Ashutosh Tiwari, who has over 10 years of experience in capital markets under his belt, is of the view that investing requires efforts in terms of reading annual reports, analysing financials, business prospects, as well as common observations of different businesses/brands around us, he said in an interview with Moneycontrol’s Kshitij Anand.
Tiwari is Head of Research at Equirus Securities. He said that one should focus on companies with strong free cash flow generation track record, low leverage and better ROCEs. Here are edited excerpts from that interview:
Q) What a ride it has been for the bulls – both Sensex and Nifty50 climbed crucial psychological levels after the Budget 2021. What is the way ahead of markets?
A) Over the last 7-8 years, we have seen a phase of earnings downgrades, as pick up in the economy has not been on expected lines. However, now we might be entering a phase where earning upgrades will happen driven by:
Farm incomes are likely to remain on the higher side due to a) better crop as sowing was good, b) water reservoir levels are higher levels, c) Agri commodity prices going up globally.
Infra & construction is expected to pick up going ahead due to higher tendering on the roadside by the National Highway Authority of India.
And, real estate sales are improving which can give a boost to construction activities, Capex cycle is further expected to get a boost from —
a) increased capital expenditure plan of government in budget,
b) localization by industry as a number of companies faced issues in imports post COVID,
c) PLI schemes can also spur capital spend by companies, especially those who are already exporting COVID forced companies to look at cost structures and we have seen margin expansion of companies’ vs pre COVID, part of which will sustain going ahead.
Q) The underline assumption in the equity market is a recovery in the economy. We are seeing some green shoots in the economy but do you see any risks to the ongoing rally both local and global?
A) Liquidity and depreciation of USD are major factors behind rally of emerging markets and hence reversal in these will be key risks to further rally.
Q) Common argument which is given is premium valuations are sustainable in light of economic and earnings upcycle.

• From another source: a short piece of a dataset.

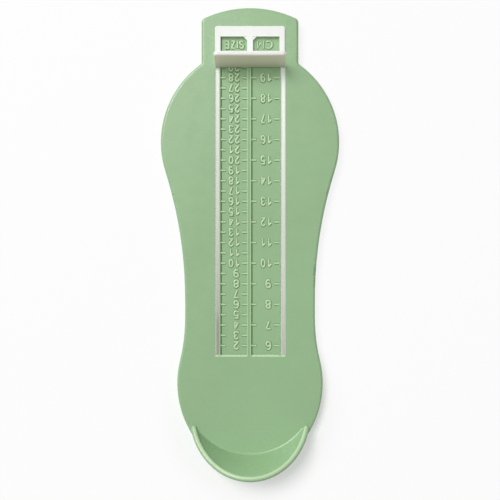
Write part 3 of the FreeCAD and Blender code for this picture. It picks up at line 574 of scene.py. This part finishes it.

Earnings upgrades would support and drive valuations. Do you agree?
A) There might be small corrections, but structurally we are in an upcycle where earning upgrades will support valuations.
Also, with a decline in interest rates, return expectations of investors goes down and hence higher multiples if other factors remain constant.
Q) So where are the opportunities in the market are which investors can grab post Budget 2021?
A) We see better growth in the manufacturing sector due to pick up in infrastructure, construction and capex, and hence industries and companies benefitting from this trend will do better.
We are more positive on companies from Capital goods, Industrial, Infrastructure, Metals, Financials, Auto and Consumer discretionary sectors.
Q) Retail investors have consistently pulled out money from MF and January was no exception but SIPs continue. What does the trend suggests – does it mean that retail investors who can manage money are using the trading channels to route the money or there is larger trust issue?
A) Investors have made easy money post Mar’20 as markets bounced back sharply and therefore lot of retail investors believe that it’s better to invest directly in stocks.
Q) How should investors invest money – go the SIP way or make diversified portfolio of 15-20 stocks or mix of both to take leverage of growth push seen in the economy?
A) Investing require efforts in terms of reading annual reports, analysing financials, business prospects, as well common observations of different businesses/brands around us.
Those who can spend time on these can invest through quality portfolio of 15-20 stocks, but for other people, it makes sense through SIPs in quality funds.
Q) Your checklist to investors on how to pick stocks in 2021 or post COVID as the pandemic changed a lot of things, the way business work, the metrics etc.
A) Investing style should not change even with circumstances like the pandemic, may be some sectors are positively or negatively impacted. One should focus on companies with strong free cash flow generation track record, low leverage and better ROCEs.